Blonde is a beautifully disturbing film. The story is hard to watch, but you can't take your eyes off the film's images. Alternating use of color, black-and-white, and various aspect ratios that hearken back to the American film industry’s classic era make this a stunning, visual feast – while the story is emotionally exhausting.
This is not a standard bio-pic that chronicles famous episodes in a celebrity’s life with bland fidelity to the facts and what everyone said. This is a bio-pic of internal rather than external events. It is a nightmarish, stream-of-consciousness, inner biography of a troubled woman’s descent into painful crisis.
The cinematography makes the disturbing elements beautiful. Images float and melt and focus into awesome vividness like the stream-of-consciousness images of a Terrence Malick film.

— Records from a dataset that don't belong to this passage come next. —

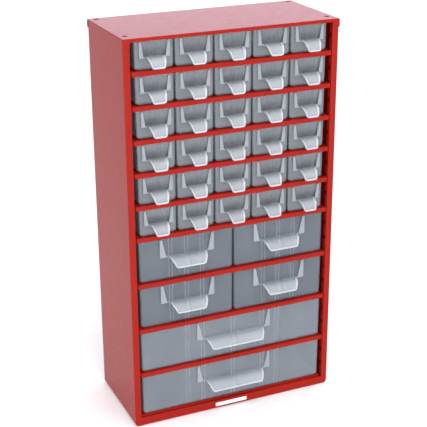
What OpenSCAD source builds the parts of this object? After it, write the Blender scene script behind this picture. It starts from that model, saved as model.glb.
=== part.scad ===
// Small-parts storage cabinet: a folded sheet-steel case with nine hemmed shelves
// and a floor shelf, holding rows of small, medium and large see-through drawers.
// The origin is at the centre of the bounding box on the surface the case stands on.
// +Z is up, and the drawers pull out along -Y.

/* [Case] */
// Overall width across the top cap
cab_w = 306; // [303:1:400]
// Overall height
cab_h = 552; // [552:1:700]
// Depth of the case without the drawer grips
body_d = 141; // [136:1:220]
// How far the drawer grips stand in front of the case
grip_out = 14; // [12:0.5:15]
// Thickness of the steel sheet
sheet = 0.8; // [0.6:0.1:1.2]
// Outside radius of the case's bottom corners
corner_r = 5; // [3:0.5:8]
// Outside radius of the sheet's bends
bend_r = 1.6; // [1.4:0.1:2]

/* [Front frame] */
// Width of the upright front flanges, with the cap's ear
flange_w = 10; // [8:0.5:12]
// Depth of the lip turned back from each flange
lip_d = 8; // [6:0.5:10]
// Height of the bottom flange
foot_flange_h = 12; // [10:0.5:14]
// Height of the cap's front flange between its ears
brow_h = 4.5; // [4:0.1:4.7]
// Height of the cap's corner ears and of its rear flange
ear_h = 11.5; // [8:0.5:16]
// Height of the cap's side skirts
skirt_h = 3; // [2.5:0.5:5]

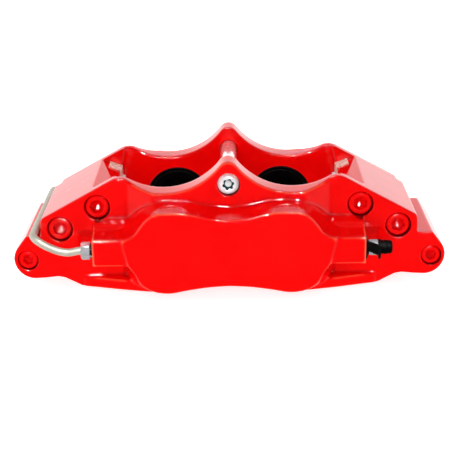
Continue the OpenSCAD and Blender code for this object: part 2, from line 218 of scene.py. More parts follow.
def black_rubber(name, color, sheen):
    """Moulded rubber: fine grain, dusty tone, lighter on edges, and a dull skin."""
    s = Shader(name, color, roughness=0.5, Specular_IOR_Level=0.06, Sheen_Weight=sheen, Sheen_Roughness=0.4)
    dusty = tuple(2.5 * c for c in color)
    tone = s.tint(s.spread(s.noise(300, 5), 0.4, 0.7, 0, 0.7), color, dusty)
    s.color(s.tint(s.spread(s.edges(), 0.53, 0.62, 0, 0.5), tone, (0.012, 0.009, 0.007)))
    s.roughness(s.spread(s.noise(500, 4), 0.3, 0.7, 0.38, 0.62))
    s.bump(s.noise(2600, 3), 0.02)
    return s.mat


def anodised(name):
    """Hard black anodised aluminium with turned rings that catch the light."""
    s = Shader(name, (0.001, 0.001, 0.001), metallic=0.1, roughness=0.45, Specular_IOR_Level=0.02)
    rings = s.noise(1.0, 4, vector=s.stretched((60, 2600, 60)))
    s.color(s.tint(s.spread(rings, 0.35, 0.7, 0, 1), (0.0006, 0.0006, 0.0007), (0.0018, 0.0018, 0.0020)))
    s.roughness(s.spread(s.noise(240, 4), 0.3, 0.7, 0.32, 0.48))
    s.bump(rings, 0.008)
    return s.mat


MATERIALS = {
    "body_paint": powder_coat("body_paint", 0.5),
    "bolt_paint": powder_coat("bolt_paint", 0.25),
    "zinc_steel": plated("zinc_steel", (0.52, 0.54, 0.56), (0.90, 0.93, 0.96), (0.12, 0.25), (500, 500, 900),
                         0.6, (0.01, 0.01, 0.01)),
    "dowel_steel": plated("dowel_steel", (0.40, 0.40, 0.40), (0.66, 0.66, 0.66), (0.2, 0.34), (80, 900, 80)),
    "stainless_insert": plated("stainless_insert", (0.42, 0.41, 0.38), (0.72, 0.72, 0.70), (0.2, 0.36),
                               (300, 900, 300)),
    "plated_tube": plated("plated_tube", (0.40, 0.38, 0.31), (0.72, 0.70, 0.60), (0.34, 0.50),
                          (150, 150, 150), 0.25),
    "stainless_tube": plated("stainless_tube", (0.80, 0.80, 0.80), (0.95, 0.95, 0.95), (0.10, 0.16),
                             (900, 40, 900), 0.72),
    "stainless_plate": plated("stainless_plate", (0.80, 0.76, 0.64), (0.97, 0.94, 0.84), (0.2, 0.36),
                              (400, 60, 60), 0.25),
    "bright_bolt": plated("bright_bolt", (0.76, 0.80, 0.82), (0.97, 0.98, 0.99), (0.14, 0.26), (700, 60, 700),
                          0.2, (0.01, 0.05, 0.06)),
    "piston_anodised": anodised("piston_anodised"),
    "seal_rubber": black_rubber("seal_rubber", (0.014, 0.014, 0.014), 0.05),
    "boot_rubber": black_rubber("boot_rubber", (0.0008, 0.0008, 0.001), 0.0),
    "cap_rubber": black_rubber("cap_rubber", (0.0010, 0.0009, 0.0009), 0.0),
}
record = frame["record"]
SLOT_OF = {part["node"]: part["material_slot"] for part in record["subparts"]}


# ---------------------------------------------------------------- mesh helpers

SHARP_DEG = 38
ARC_STEPS = 4
# A screw head's side gets painted shade below this distance from its top, and no head lies less deep
HEAD_SHADE_FROM = 0.8
LOWEST_HEAD = 30
# Groove below the hexagon of a tube nut or bleed screw, counted from the middle plane
GROOVE = (82.9, 85.0)
GROOVE_R = 4.6


def dress(piece, slot):
    """Puts a piece in the scene with the material of its slot."""
    piece.data.materials.append(MATERIALS[slot])
    bpy.context.scene.collection.objects.link(piece)


def finish_piece(piece, node, body):
    """Dresses a piece, ties it to its CAD body and puts it in place of its CAD node."""
    dress(piece, SLOT_OF[node])
    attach(piece, body)
    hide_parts(node)


def mesh_of(name, points, faces, sharp_deg=SHARP_DEG):
    """A mesh object from points in millimetres, smooth apart from its sharp edges."""
    data = bpy.data.meshes.new(name)
    data.from_pydata([tuple(c * MM for c in p) for p in points], [], faces)
    work = bmesh.new()
    work.from_mesh(data)
    bmesh.ops.recalc_face_normals(work, faces=work.faces)
    work.to_mesh(data)
    work.free()
    data.shade_smooth()
    data.set_sharp_from_angle(angle=math.radians(sharp_deg))
    return bpy.data.objects.new(name, data)


def store(data, name, values):
    """Stores one value for each vertex, which the materials read by its name."""
    layer = data.attributes.new(name, "FLOAT", "POINT")
    layer.data.foreach_set("value", np.asarray(values, np.float32))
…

Pay attention to sound. The use of ambient background sound and white noise fixes you in sometimes mundane moments in the story. Harsh, alien sounds destroy any moment of peace or beauty.
Meanwhile, the camera focuses on objects – a box, a glass, a black phone - drawing your attention to the scene, making them vivid players in the story.
Ana de Armas invests herself in Marilyn so deeply that there is no taint of self-conscious artifice. Norma Jean battles with being Marilyn Monroe, and de Armas shifts touchingly and convincingly between the schizophrenic sides of a disturbed individual haunted by a harsh past who is trying to survive in a world of vampiric, rapacious males – the many jeering, catcalling, twisted, open-mouthed, ugly faces of men watching Marilyn making an appearance - feeding off Norma/Marilyn’s delicate vulnerability.